%%

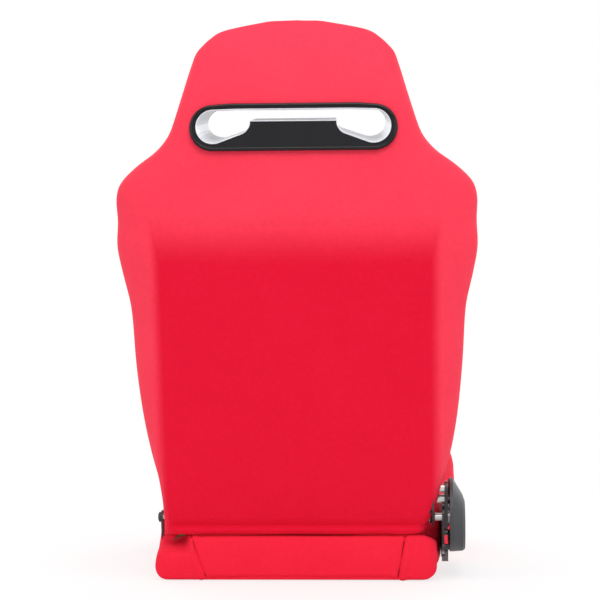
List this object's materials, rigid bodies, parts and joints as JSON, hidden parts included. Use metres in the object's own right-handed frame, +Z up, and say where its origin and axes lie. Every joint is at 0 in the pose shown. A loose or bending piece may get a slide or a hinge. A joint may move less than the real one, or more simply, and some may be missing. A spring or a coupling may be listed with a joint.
{
  "type": "racing seat",
  "caption": "Reclining bucket seat with cloth side bolsters, a fixed head section with a harness opening, and a toothed lever recliner on one side.",
  "frame": {"origin": "centre of the four mounting holes on the underside", "axes": "+Z up, the occupant faces -Y, +X is the occupant's left"},
  "size_m": [0.5592, 0.6566, 0.868],
  "materials": {
    "red_cloth": "knitted polyester cloth",
    "foam": "moulded open-cell foam",
    "frame_paint": "satin black paint",
    "zinc_steel": "zinc plated",
    "spring_steel": "oiled",
    "black_gloss": "gloss moulding",
    "black_plastic": "fine grained moulding",
    "grey_plastic": "fine grained moulding",
    "silver_plastic": "silver painted moulding",
    "board": "pressed fibreboard",
    "strap": "woven elastic",
    "zip_tape": "woven tape",
    "zip_metal": "dark finish"
  },
  "bodies": {
    "seat_base": {"mount_rails": "frame_paint", "weld_nuts": "zinc_steel", "base_frame": "frame_paint", "cross_tubes": "frame_paint", "base_springs": "spring_steel", "base_foam": "foam", "base_cover": "red_cloth", "recliner_base_plate": "frame_paint", "base_plate_spacers": "zinc_steel", "base_plate_bolts": "zinc_steel", "recliner_pivot_bolt": "zinc_steel", "pawl_pin": "zinc_steel", "lever_pin": "zinc_steel", "recliner_shroud": "black_plastic", "shroud_screws": "zinc_steel", "plate_foot_cap": "grey_plastic", "left_hinge_plate": "frame_paint", "left_pivot_bolt": "zinc_steel", "left_pivot_cap": "black_plastic", "clock_spring": "spring_steel", "lever_spring": "spring_steel"},
    "backrest": {"backrest_frame": "frame_paint", "head_frame": "frame_paint", "back_straps": "strap", "back_board": "board", "backrest_foam": "foam", "backrest_cover": "red_cloth", "recliner_sector_plate": "frame_paint", "sector_spacers": "zinc_steel", "sector_bolts": "zinc_steel", "pivot_bushes": "black_plastic", "harness_bezel_rear": "black_gloss", "harness_bezel_front": "black_gloss", "harness_tunnel": "silver_plastic", "bezel_screws": "zinc_steel", "hem_zip": "zip_tape"},
    "lever": {"release_lever": "frame_paint", "lever_grip": "black_plastic"},
    "pawl": {"locking_pawl": "zinc_steel"},
    "slider": {"zip_slider": "zip_metal"},
    "pull": {"zip_pull": "zip_metal"}
  },
  "joints": [
    {"name": "backrest_recline", "type": "hinge", "parent": "seat_base", "child": "backrest", "pos_m": [0, 0.235, 0.095], "axis": [1, 0, 0], "range_deg": [-60, 30], "deforming": ["clock_spring"]},
    {"name": "lever_lift", "type": "hinge", "parent": "seat_base", "child": "lever", "pos_m": [-0.236, 0.15391, 0.08028], "axis": [-1, 0, 0], "range_deg": [0, 28], "stiffness_Nm_per_rad": 0.6, "springref_deg": -20.05, "deforming": ["lever_spring"]},
    {"name": "pawl_release", "type": "hinge", "parent": "seat_base", "child": "pawl", "pos_m": [-0.229, 0.18003, 0.08979], "axis": [1, 0, 0], "range_deg": [0, 14]},
    {"name": "zip_slide", "type": "slide", "parent": "backrest", "child": "slider", "axis": [-1, 0, 0], "range_m": [0, 0.35]},
    {"name": "zip_pull_swing", "type": "hinge", "parent": "slider", "child": "pull", "pos_m": [0.1927, 0.257, 0.066], "axis": [0, 1, 0], "range_deg": [-30, 15]}
  ],
  "couplings": [
    {"joint": "pawl_release", "follows": "lever_lift", "ratio": 0.4653}
  ]
}
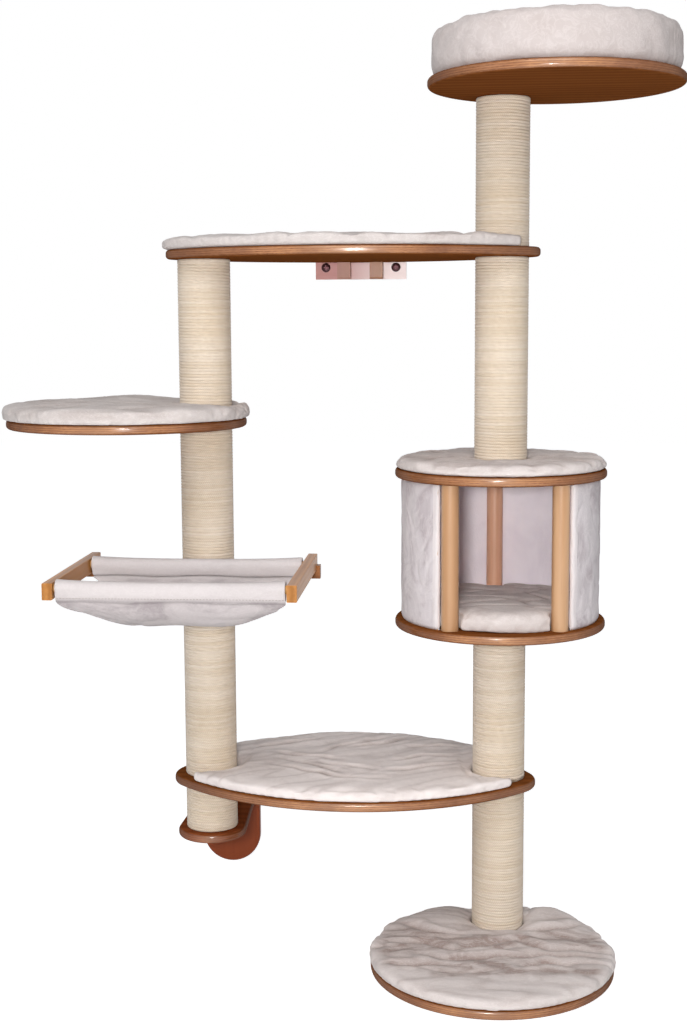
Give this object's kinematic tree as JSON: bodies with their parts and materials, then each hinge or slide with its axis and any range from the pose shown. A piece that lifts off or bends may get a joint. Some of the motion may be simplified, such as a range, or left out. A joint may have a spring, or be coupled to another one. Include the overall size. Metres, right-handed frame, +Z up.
{
  "type": "wall mounted cat tree",
  "caption": "Cat climbing tree of sisal posts and plywood shelves that stands on one base and is screwed to a wall, with a den, a hammock and a top bed.",
  "frame": {"origin": "middle of the upper wall bracket's plate, on its back face, which lies on the wall", "axes": "+X to the right along the wall, +Y into the wall, +Z up"},
  "size_m": [1.4905, 0.7973, 2.0552],
  "materials": {
    "paper_tube": "raw wound paper",
    "sisal": "wound rope",
    "plug_wood": "raw",
    "plush_mat": "short pile plush",
    "zinc_steel": "zinc plated",
    "wall_plush": "short pile plush",
    "cushion_plush": "short pile plush over wadding",
    "bolster_plush": "short pile plush over wadding",
    "sling_cloth": "woven cotton",
    "beech": "lacquered",
    "arm_wood": "lacquered",
    "bracket_wood": "stained and lacquered",
    "plywood": "lacquered, bare rounded edge"
  },
  "bodies": {
    "frame": {"base_board": "plywood", "base_mat": "plush_mat", "bracket_plate": "bracket_wood", "bracket_rib_screws": "zinc_steel", "bracket_ribs": "bracket_wood", "bracket_shelf_screws": "zinc_steel", "den_cushion": "cushion_plush", "den_dowel_screws": "zinc_steel", "den_floor_board": "plywood", "den_front_dowels": "beech", "den_rear_dowel": "beech", "den_roof_board": "plywood", "den_roof_mat": "plush_mat", "den_wall_cover": "wall_plush", "den_wall_shell": "plywood", "flat_head_bolts": "zinc_steel", "foot_board": "plywood", "foot_screws": "zinc_steel", "foot_wall_plate": "bracket_wood", "hammock_arm_left": "arm_wood", "hammock_arm_right": "arm_wood", "hammock_crossbar": "arm_wood", "hammock_rods": "beech", "hammock_screws": "zinc_steel", "hammock_sling": "sling_cloth", "joining_studs": "zinc_steel", "lower_shelf_board": "plywood", "lower_shelf_mat": "plush_mat", "post_l1_core": "paper_tube", "post_l1_plugs": "plug_wood", "post_l1_sisal": "sisal", "post_l2_core": "paper_tube", "post_l2_plugs": "plug_wood", "post_l2_sisal": "sisal", "post_l3_core": "paper_tube", "post_l3_plugs": "plug_wood", "post_l3_sisal": "sisal", "post_r1_core": "paper_tube", "post_r1_plugs": "plug_wood", "post_r1_sisal": "sisal", "post_r2_core": "paper_tube", "post_r2_plugs": "plug_wood", "post_r2_sisal": "sisal", "post_r3_core": "paper_tube", "post_r3_plugs": "plug_wood", "post_r3_sisal": "sisal", "post_r4_core": "paper_tube", "post_r4_plugs": "plug_wood", "post_r4_sisal": "sisal", "upper_shelf_board": "plywood", "upper_shelf_mat": "plush_mat"},
    "left_shelf": {"left_shelf_board": "plywood", "left_shelf_mat": "plush_mat"},
    "top_platform": {"top_board": "plywood"},
    "bed": {"bed_bolster": "bolster_plush", "bed_pad": "cushion_plush"}
  },
  "joints": [
    {"name": "left_shelf_turn", "type": "hinge", "parent": "frame", "child": "left_shelf", "pos_m": [-0.335, -0.314, -0.355], "axis": [0, 0, 1], "range_deg": [-23, 175]},
    {"name": "top_board_turn", "type": "hinge", "parent": "frame", "child": "top_platform", "pos_m": [0.335, -0.314, 0.365], "axis": [0, 0, 1], "range_deg": [-137, 63]},
    {"name": "bed_lift_off", "type": "slide", "parent": "top_platform", "child": "bed", "axis": [0, 0, 1], "range_m": [0, 0.15]}
  ]
}
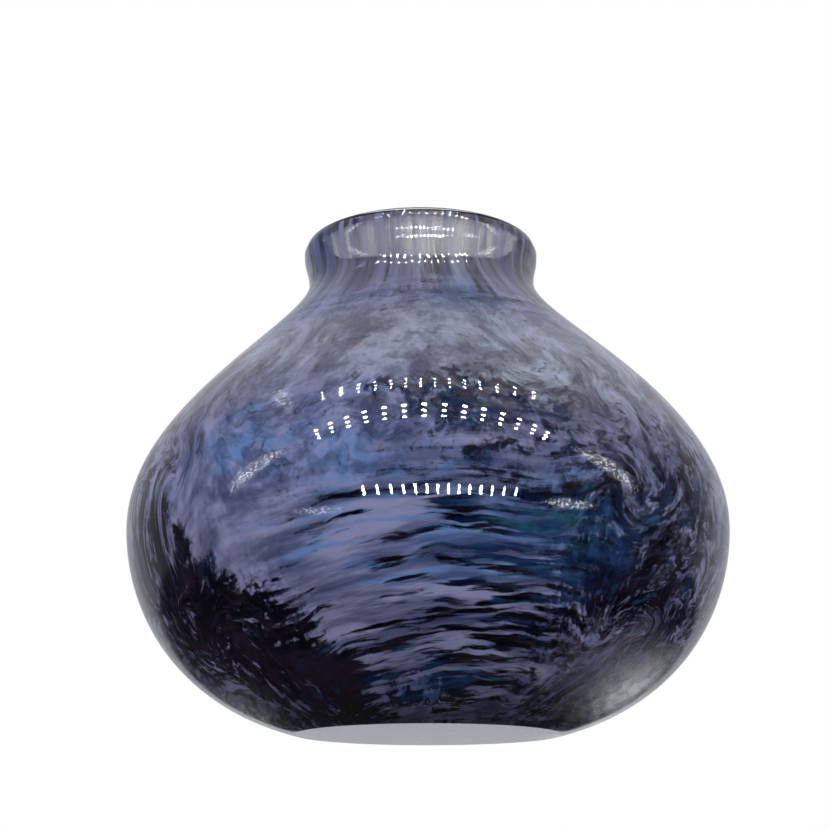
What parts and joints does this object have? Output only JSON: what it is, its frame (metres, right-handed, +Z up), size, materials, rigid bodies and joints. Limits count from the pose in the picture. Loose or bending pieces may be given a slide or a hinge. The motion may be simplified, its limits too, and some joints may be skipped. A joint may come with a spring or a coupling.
{
  "type": "glass vase",
  "caption": "Small squat hand blown glass vase with a wide belly, short flared neck, streaked colour coats under clear casing and a ground flat foot.",
  "frame": {"origin": "middle of the ground flat foot, on the surface the vase stands on", "axes": "+Z up along the turning axis; the side seen in the reference view faces -Y, with +X to the viewer's right"},
  "size_m": [0.095, 0.095, 0.0803],
  "materials": {
    "outer_casing": "clear, fire polished, ground foot",
    "lavender_frit_coat": "opal lavender frit, drawn into streaks",
    "cobalt_frit_coat": "cobalt blue frit, in soft drifts",
    "amethyst_powder_coat": "near-black amethyst powder, thin at the neck and shoulder",
    "inner_bubble": "clear, fire polished"
  },
  "bodies": {
    "root": {"outer_casing": "outer_casing", "lavender_frit_coat": "lavender_frit_coat", "cobalt_frit_coat": "cobalt_frit_coat", "amethyst_powder_coat": "amethyst_powder_coat", "inner_bubble": "inner_bubble"}
  },
  "joints": []
}
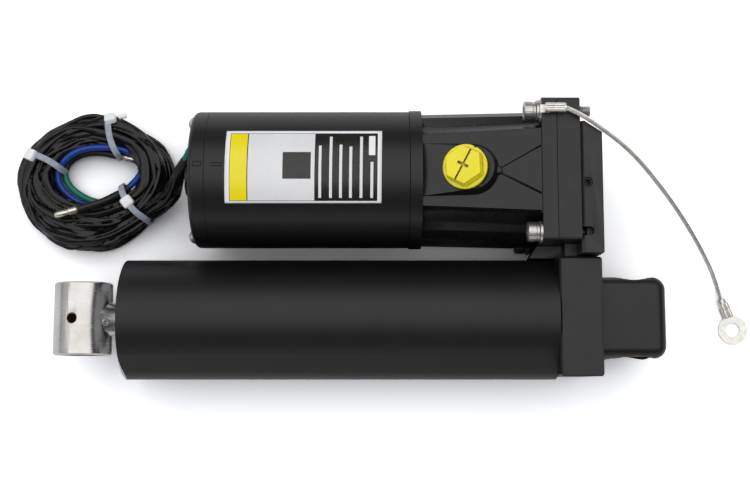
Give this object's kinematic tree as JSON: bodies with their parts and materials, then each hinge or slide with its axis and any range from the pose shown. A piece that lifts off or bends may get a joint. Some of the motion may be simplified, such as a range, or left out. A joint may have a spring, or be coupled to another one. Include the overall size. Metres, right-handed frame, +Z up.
{
  "type": "power trim and tilt unit",
  "caption": "Electric-hydraulic trim and tilt ram: black cylinder with lug and rod eye, side motor, reservoir with yellow fill cap, gear pump, valve body, ground strap and coiled lead.",
  "frame": {"origin": "centre of the pivot bore in the fixed lug, on the cylinder axis", "axes": "+X along the cylinder from the rod eye to the lug, +Y along the pivot bore towards the motor, +Z up as the unit lies on its back"},
  "size_m": [0.4321, 0.1645, 0.0899],
  "materials": {
    "anodised_black": "black hard-anodised aluminium, satin",
    "motor_black": "semi-gloss black enamel on steel",
    "cast_black": "black coated aluminium, satin",
    "moulded_black": "black glass-filled nylon, slight gloss",
    "stainless": "turned and polished stainless steel",
    "steel": "machined steel",
    "aluminium_plain": "machined aluminium",
    "bronze": "sintered bronze",
    "copper": "copper",
    "rubber_black": "nitrile rubber",
    "cap_yellow": "yellow moulded nylon",
    "magnet": "sintered ferrite",
    "carbon": "pressed carbon",
    "card": "phenolic board",
    "sleeve": "wrinkled black vinyl sleeve",
    "pvc_blue": "blue PVC wire insulation",
    "pvc_green": "green PVC wire insulation",
    "nylon_white": "natural nylon",
    "fibre": "black gasket sheet"
  },
  "bodies": {
    "unit": {"cylinder_barrel": "anodised_black", "cylinder_base": "cast_black", "base_o_ring": "rubber_black", "lug_bush": "bronze", "gland_cap": "aluminium_plain", "gland_o_ring": "rubber_black", "rod_wiper": "rubber_black", "rod_seal": "rubber_black", "motor_housing": "motor_black", "motor_end_cap": "motor_black", "rear_bearing": "bronze", "wire_grommet": "rubber_black", "front_bell": "motor_black", "front_bearing": "bronze", "through_bolts": "stainless", "field_magnets": "magnet", "carbon_brushes": "carbon", "brush_holder": "card", "reservoir": "moulded_black", "reservoir_seal": "fibre", "pump_body": "cast_black", "pump_cover": "aluminium_plain", "gear_pin": "steel", "stack_screws": "stainless", "lock_washers": "stainless", "flat_washers": "stainless", "valve_body": "cast_black", "valve_plug": "steel", "transfer_seal": "fibre", "strap_near_terminal": "stainless", "strap_far_terminal": "stainless", "strap_cable": "stainless", "harness_coil": "sleeve", "harness_lead": "sleeve", "wire_blue": "pvc_blue", "wire_green": "pvc_green", "cable_ties": "nylon_white", "bullet_terminals": "copper"},
    "ram": {"ram_rod": "stainless", "rod_eye": "stainless", "eye_bush": "bronze", "ram_piston": "steel", "piston_ring": "rubber_black", "piston_nut": "steel"},
    "relief_valves": {"relief_balls": "steel"},
    "memory": {"memory_piston": "aluminium_plain", "memory_o_ring": "rubber_black"},
    "rotor": {"motor_shaft": "steel", "armature_core": "steel", "armature_windings": "copper", "commutator": "copper", "drive_coupling": "steel", "drive_gear": "steel"},
    "driven": {"driven_gear": "steel"},
    "spool": {"shuttle_spool": "steel"},
    "rear_check": {"check_poppet_rear": "steel"},
    "front_check": {"check_poppet_front": "steel"},
    "release": {"release_screw": "steel"},
    "cap_lifting": {"cap_seal": "rubber_black"},
    "cap": {"fill_cap": "cap_yellow"}
  },
  "joints": [
    {"name": "ram_stroke", "type": "slide", "parent": "unit", "child": "ram", "axis": [-1, 0, 0], "range_m": [0, 0.155]},
    {"name": "memory_travel", "type": "slide", "parent": "unit", "child": "memory", "axis": [-1, 0, 0], "range_m": [0, 0.155]},
    {"name": "relief_lift", "type": "slide", "parent": "ram", "child": "relief_valves", "axis": [1, 0, 0], "range_m": [0, 0.0015]},
    {"name": "pump_spin", "type": "hinge", "parent": "unit", "child": "rotor", "pos_m": [-0.11, 0.0778, 0.0058], "axis": [1, 0, 0], "continuous": true},
    {"name": "driven_spin", "type": "hinge", "parent": "unit", "child": "driven", "pos_m": [-0.04, 0.0598, 0.0058], "axis": [1, 0, 0], "continuous": true},
    {"name": "spool_shift", "type": "slide", "parent": "unit", "child": "spool", "axis": [0, 1, 0], "range_m": [-0.0012, 0.0012]},
    {"name": "rear_check_lift", "type": "slide", "parent": "unit", "child": "rear_check", "axis": [0, -1, 0], "range_m": [0, 0.001]},
    {"name": "front_check_lift", "type": "slide", "parent": "unit", "child": "front_check", "axis": [0, 1, 0], "range_m": [0, 0.001]},
    {"name": "release_turn", "type": "hinge", "parent": "unit", "child": "release", "pos_m": [-0.0282, 0.0711, 0.03], "axis": [0, 0, 1], "range_deg": [0, 1080]},
    {"name": "cap_lift", "type": "slide", "parent": "unit", "child": "cap_lifting", "axis": [-0.2419, 0, 0.9703], "range_m": [0, 0.012]},
    {"name": "cap_turn", "type": "hinge", "parent": "cap_lifting", "child": "cap", "pos_m": [-0.0935, 0.0778, 0.04486], "axis": [-0.2419, 0, 0.9703], "range_deg": [0, 1440]}
  ],
  "couplings": [
    {"joint": "memory_travel", "follows": "ram_stroke", "ratio": 1},
    {"joint": "driven_spin", "follows": "pump_spin", "ratio": -1},
    {"joint": "cap_turn", "follows": "cap_lift", "rad_per_m": 2094.4}
  ]
}
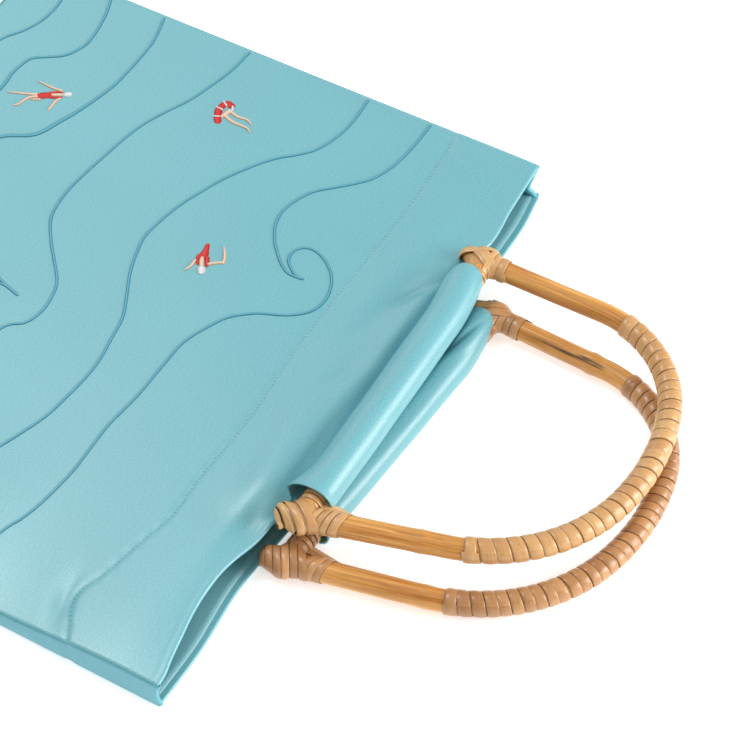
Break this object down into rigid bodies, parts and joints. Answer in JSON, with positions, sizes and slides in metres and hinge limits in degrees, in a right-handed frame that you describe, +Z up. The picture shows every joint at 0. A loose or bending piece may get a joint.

%%

**EXERCISE GOAL:**
Find the word "object" in the entries above and gather every line that holds it.

**SOLUTION TO THE EXERCISE:**
List this object's materials, rigid bodies, parts and joints as JSON, hidden parts included. Use metres in the object's own right-handed frame, +Z up, and say where its origin and axes lie. Every joint is at 0 in the pose shown. A loose or bending piece may get a slide or a hinge. A joint may move less than the real one, or more simply, and some may be missing. A spring or a coupling may be listed with a joint.
Give this object's kinematic tree as JSON: bodies with their parts and materials, then each hinge or slide with its axis and any range from the pose shown. A piece that lifts off or bends may get a joint. Some of the motion may be simplified, such as a range, or left out. A joint may have a spring, or be coupled to another one. Include the overall size. Metres, right-handed frame, +Z up.
What parts and joints does this object have? Output only JSON: what it is, its frame (metres, right-handed, +Z up), size, materials, rigid bodies and joints. Limits count from the pose in the picture. Loose or bending pieces may be given a slide or a hinge. The motion may be simplified, its limits too, and some joints may be skipped. A joint may come with a spring or a coupling.
Give this object's kinematic tree as JSON: bodies with their parts and materials, then each hinge or slide with its axis and any range from the pose shown. A piece that lifts off or bends may get a joint. Some of the motion may be simplified, such as a range, or left out. A joint may have a spring, or be coupled to another one. Include the overall size. Metres, right-handed frame, +Z up.
Break this object down into rigid bodies, parts and joints. Answer in JSON, with positions, sizes and slides in metres and hinge limits in degrees, in a right-handed frame that you describe, +Z up. The picture shows every joint at 0. A loose or bending piece may get a joint.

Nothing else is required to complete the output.